Bien entendu, je le dis avec honnêteté, cette action implique des besoins budgétaires. Nous disposons d'un budget et d'emplois ; nous ne sommes pas maltraités. Notre budget triennal est un budget de rigueur, qui imposera notamment une diminution de notre plafond d'emplois. Toutefois, deux éléments doivent être pris en compte, qui impliqueront peut-être que soient prises certaines décisions budgétaires dans les années à venir. Tout d'abord, si l'action de promotion de l'égalité et de l'accès aux droits est une réussite, il est clair que nous aurons de nouveaux besoins en matière de protection des droits. Nous pouvons, certes, améliorer encore notre productivité, notamment en réduisant nos délais de réponse, mais ces gains ont une limite et le nombre d'emplois et de délégués actuel ne nous permettra pas de faire face à un afflux de nouvelles requêtes.
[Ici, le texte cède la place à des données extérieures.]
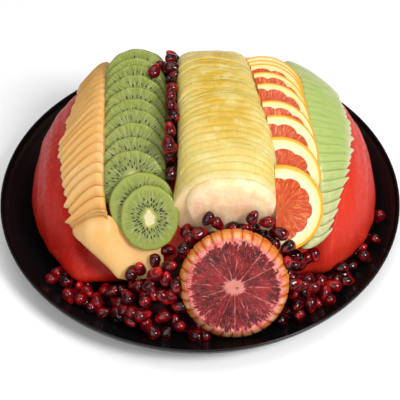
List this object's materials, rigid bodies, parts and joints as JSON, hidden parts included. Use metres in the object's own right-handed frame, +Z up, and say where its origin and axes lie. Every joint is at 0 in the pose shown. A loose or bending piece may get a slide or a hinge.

Dès lors, soit on prend cet élément en considération, soit on instaure un numerus clausus, ce qui ne me paraît pas particulièrement indiqué en matière de protection des droits fondamentaux.
Ensuite, il faudra prendre en compte les besoins liés à l'emménagement dans l'immeuble Ségur-Fontenoy, qui devrait intervenir en 2016. Si le permis de construire est délivré avant la fin de l'année et si les travaux de rénovation commencent au mois de février, l'opération devrait être achevée dans seize à dix-huit mois, de sorte que les délais seraient respectés. Certes, cette opération nous permettra de réaliser, à partir de 2017, certaines économies grâce à de moindres loyers et à la mutualisation d'un certain nombre de services, mais nous devrons prévoir, dans le budget 2016, les charges liées au déménagement lui-même.
En conclusion, le rapport de la Cour des comptes est pour nous une aide. J'ai défini des priorités qui correspondent à ses recommandations et aux souhaits des députés, en particulier de Mme Dalloz. Mais il faut être vigilant car, en 2016, il conviendra de s'interroger sur d'éventuelles améliorations budgétaires.